You toured this thing around the world for a year or more before just putting it online. No one does that these days. Explain that thought process and how you set that up.

Yeah, I think it was about a year. I think that’s another bonus with doing something not in a corporate setting. We were kind of able to move with it and see what was happening and adjust to it. The band No Age scored the film and in my dream scenario I would have wanted them to score the film live at the premieres, but you know, they have busy lives so that didn’t happen. But I really liked the idea of people playing live during the movie.

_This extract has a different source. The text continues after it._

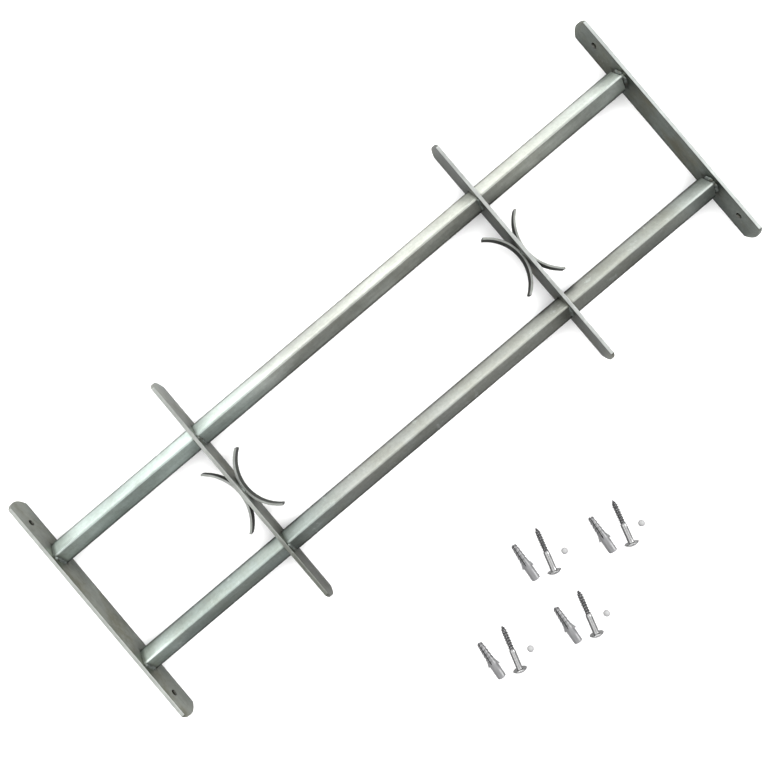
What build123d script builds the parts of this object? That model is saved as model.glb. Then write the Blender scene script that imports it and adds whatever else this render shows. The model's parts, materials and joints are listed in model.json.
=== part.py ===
from build123d import *
from math import asin, atan2, cos, radians, sin
import os

# Telescopic window security bar, lying flat with its fixing kit laid out beside it.
# X runs along the bars, Y up the window and Z out of the window, towards the room.
# The origin is the centre of the face of the left end plate that bears on the wall.

# Steel flats: two end plates and two crosspieces are cut from the same stock.
FLAT_LENGTH = 300.0
FLAT_DEPTH = 35.0
FLAT_THICKNESS = 4.0
END_RISE = 6.5              # how far a bowed end stands out from its shoulders
SHOULDER_RADIUS = 3.0
EDGE_RADIUS = 0.5
HOLE_SPACING = 240.0
HOLE_DIAMETER = 7.5
HOLE_FORWARD = 3.0          # from the middle of the flat's depth, towards the room

# Square tubes, turned on edge so that a corner faces the room.
BAR_SPACING = 150.0
OUTER_SIDE = 20.0
INNER_SIDE = 16.0
TUBE_WALL = 1.5
TUBE_CORNER = 2.0
TUBE_BORE_CORNER = 0.5
OUTER_LENGTH = 792.0
INNER_LENGTH = 500.0
CLOSED_GAP = 4.0            # outer tube's end to the right plate, pushed in
SLOT_CLEARANCE = 0.3        # between an outer tube and its opening in a crosspiece
SLOT_CORNER = 0.5           # the openings are punched, with sharper corners than the tubes
CROSSPIECE_SHARES = {"left": 0.25, "right": 0.75}  # along the outer tubes

# Bowed strips, two back to back on each crosspiece.
OUTBOARD_BOW = (85.0, 20.5)  # chord and rise
INBOARD_BOW = (81.0, 21.5)
BOW_HEIGHT = -1.0           # of the bows' middles, from halfway between the bars
BOW_THICKNESS = 2.5
BOW_DEPTH = 16.0
BOW_GAP = 0.05              # between a bow's back and the crosspiece
BOW_EDGE_RADIUS = 0.25

# Weld beads.
TUBE_BEAD_LEG = 2.5
TUBE_BEAD_LENGTH = 17.0
SLIDE_BEAD_LEG = 3.0        # these beads stop the outer tubes when the bar is closed
SLIDE_BEAD_LENGTH = 12.0
BOW_BEAD_LEG = 1.5
BOW_BEAD_LENGTH = 7.0
BEAD_CROWN = 0.57           # crown of a bead, as a share of its leg; 0.5 is flat
WELDED_SIDES = ((-1, 1), (1, -1))  # an outer tube's lower front and upper rear sides, as (y, z)

# Fixing kit: four sets of one wall screw, one wall plug and one locking ball.
KIT_PLACES = ((386.5, -238.3), (470.5, -269.3), (288.5, -296.3), (377.5, -320.3))  # plug tips
SCREW_TIP_AT = (31.3, -1.3)   # from the plug's tip, like the ball's
SCREW_TURN = 252.5          # heading from tip to head, from +X
BALL_AT = (39.1, -41.3)
PLUG_TURN = 264.0           # heading from the plug's tip to its mouth
PLUG_ROLL = 20.0

SHANK_RADIUS = 3.5
ROOT_RADIUS = 2.5
SCREW_LENGTH = 50.0         # under the head
PLAIN_LENGTH = 20.0
POINT_LENGTH = 6.0
THREAD_PITCH = 3.0
THREAD_STOP = 1.0           # the thread ends this far short of the tip
HEAD_RADIUS = 8.25
HEAD_RIM = 1.2
HEAD_CHAMFER = 0.4
HEAD_HEIGHT = 4.5
SOCKET_FLATS = 7.0
SOCKET_DEPTH = 3.5
BALL_RADIUS = 3.75

PLUG_LENGTH = 44.5
PLUG_RADIUS = 5.0
PLUG_TIP_RADIUS = 3.6
PLUG_SLEEVE_FROM = 27.0
PLUG_TOOTH_PITCH = 4.5
PLUG_TOOTH_STEP = 0.9
PLUG_TEETH = 5
PLUG_TEETH_FROM = 3.0
PLUG_BORE_RADIUS = 2.9
PLUG_BORE_END_RADIUS = 1.3
PLUG_SLIT_WIDTH = 1.3
PLUG_SLIT_END = 26.0
WING_FROM = 20.0
WING_LENGTH = 9.0
WING_HEIGHT = 2.4
WING_WIDTH = 1.6
WING_ROOT = 0.5             # how far a wing's foot is sunk in the plug's wall

# Places worked out from the driving dimensions.
FLOOR = -FLAT_DEPTH / 2
BARS = (BAR_SPACING / 2, -BAR_SPACING / 2)
TUBE_START = FLAT_THICKNESS
TUBE_END = TUBE_START + OUTER_LENGTH
RIGHT_PLATE_FACE = TUBE_END + CLOSED_GAP
CROSSPIECES = {
    place: TUBE_START + OUTER_LENGTH * share for place, share in CROSSPIECE_SHARES.items()
}


def make_flat(start):
    """A flat with bowed ends and eased edges, from x = start to start + FLAT_THICKNESS."""
    half = FLAT_LENGTH / 2
    shoulder = half - END_RISE
    edge = FLAT_DEPTH / 2
    with BuildPart() as flat:
        with BuildSketch(Plane.YZ.offset(start)) as side:
            with BuildLine():
                Line((-shoulder, edge), (shoulder, edge))
                ThreePointArc((shoulder, edge), (half, 0), (shoulder, -edge))
                Line((shoulder, -edge), (-shoulder, -edge))
                ThreePointArc((-shoulder, -edge), (-half, 0), (-shoulder, edge))
            make_face()
            fillet(side.vertices(), SHOULDER_RADIUS)
        extrude(amount=FLAT_THICKNESS)
        fillet(flat.faces().filter_by(Axis.X).edges(), EDGE_RADIUS)
    return flat.part


def make_end_plate(start):
    """An end plate: a flat with one screw hole near each end."""
    with BuildPart() as plate:
        add(make_flat(start))
        with BuildSketch(Plane.YZ.offset(start)):
            with Locations((-HOLE_SPACING / 2, HOLE_FORWARD), (HOLE_SPACING / 2, HOLE_FORWARD)):
                Circle(HOLE_DIAMETER / 2)
        extrude(amount=FLAT_THICKNESS, mode=Mode.SUBTRACT)
    return plate.part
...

Then I thought it would be cool to get a local band at the premiere venues to score it live so that it would be this big community thing and bring local excitement to the movie. The response was just amazing after doing that. I think it played over 50 times around the world from Argentina to Indonesia to Croatia, Canada, South America. A lot of the bands said it was one of the coolest performances they’d ever done. They had a purpose and applied their energy into something that was different.

In general, the whole response was awesome. I didn’t foresee that originally. It just kind of happened naturally. We just kept getting requests from different parts of the world that they wanted to do it too. And no one was telling me how it has to be. Things that you get to do that aren’t financially motivated feel really good when they work out.

What did you learn from this whole process or would you have done anything different looking back?

I don’t know if there’s one big take away. I do feel like the older I get, the more stuff I do, all your experiences add to your general consciousness. I learned a whole lot and I can apply that going forward to everything. I got to really enjoy the time together with people that wanted to be present and make something cool. It’s pretty rad.